Stefania è una donna transessuale milanese, molto bella e giovanile, nessuno direbbe che ha 68 anni. Ci ha fatto entrare in casa sua per raccontarci la sua vita, una lotta quotidiana per non soccombere e trovare stabilità.
“Sono andata via di casa a 17 anni, allora si diventava maggiorenni a 21. Non ho mai avuto dubbi sulla mia identità sessuale, nemmeno da bambina. Mi sono sempre sentita più femmina che maschio”, racconta Stefania. “Ho vissuto la gioventù a scappare dalla retate in strada, mentre lavoravamo. Ci rinchiudevano una notte in caserma e la mattina dopo ci lasciavano uscire dalla stazione centrale. Una sfilata alla luce del sole. Era umiliante perché la polizia sequestrava anche le parrucche e la gente non tratteneva commenti e giudizi. Mi hanno assegnato l’ Articolo 1, che mi definiva ‘delinquente abituale’ perché il travestimento era considerato reato e io non avevo accettato l’invito di ‘correggere’ il mio comportamento.

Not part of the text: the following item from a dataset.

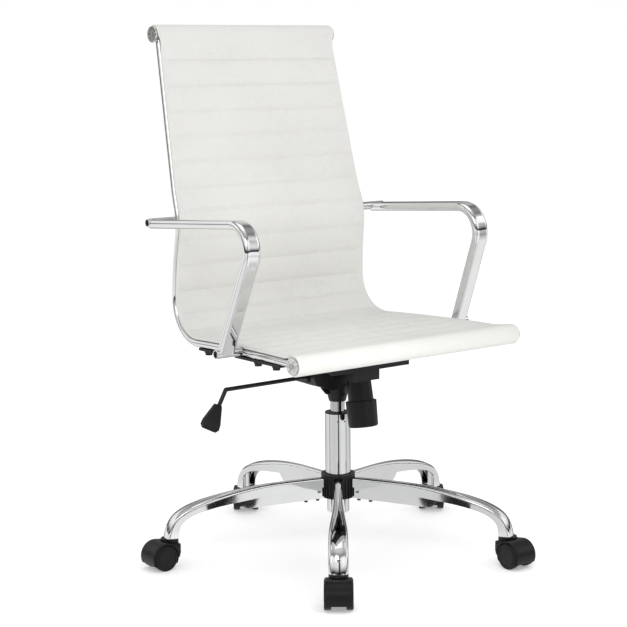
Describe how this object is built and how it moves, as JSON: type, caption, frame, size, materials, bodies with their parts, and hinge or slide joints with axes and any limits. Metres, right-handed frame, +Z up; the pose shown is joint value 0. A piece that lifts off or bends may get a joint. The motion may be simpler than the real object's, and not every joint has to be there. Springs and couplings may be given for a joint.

Una persecuzione che implicava anche il ritiro della patente. Erano anche gli anni delle prime manifestazioni in piazza per reclamare i nostri diritti, sostenuti dal partito Radicale con di Emma Bonino e Marco Pannella. A salvarmi sono state le transessuali che ho preso come modello; mi hanno trasmesso il coraggio e la determinazione di evolvere, di continuare a migliorarmi nel rispetto di me stessa. Molte non ce l’hanno fatta, bastava un’umiliazione più pesante del solito per farle precipitare nel baratro di alcol e droga”.
La paura della solitudine e del non sapere a chi affidarsi
“Ora ho quasi 70 anni e sono stanca di affrontare difficoltà e umiliazioni quotidiane, legate soprattutto all’ignoranza e alla curiosità morbosa della gente”, continua Stefania. “Alla fine ho deciso di intraprendere l’iter per cambiare l’identità di genere. Ci sono situazioni a cui le persone cisgender non pensano, ma, per esempio la mia banca ha cambiato da poco tutti i dipendenti e allo sportello, con un nome anagrafico da uomo, mi sento un animale da circo perché arrivano in fila per guardarmi e ridacchiare. Ci avevo messo anni a costruire una relazione “normale” con i dipendenti precedenti e ora devo ricominciare da capo. L’ultima volta che sono stata in ospedale per una gastroscopia, durante l’esame sono entrate nove persone. Sono abituata, so come funziona, corre la voce che “c’è una trans” e tutto è concesso, siamo esseri imperfetti”, prosegue.
“Volevano mettermi anche in camera con due uomini, ma mi sono rifiutata. Puoi essere donna quanto vuoi, ma se sul documento hai un nome da uomo, quello prevale su tutto. Ormai esco pochissimo, solo per fare la spesa e passo la serata al telefono con i miei amici gay a parlare del più e del meno”. Conclude Stefania. “La solitudine mi fa paura e ho perso le persone che credevo mi sarebbero state accanto. Sto cercando di riallacciare i rapporti con alcuni membri della mia famiglia d’origine, ma mi rendo conto che per loro accettarmi fino in fondo è ancora molto difficile”.
Stefania è un nome di fantasia e lei non accetta di essere fotografata. “Temo che la visibilità possa dare fastidio a mia sorella. Non voglio rischiare che si allontani di nuovo”.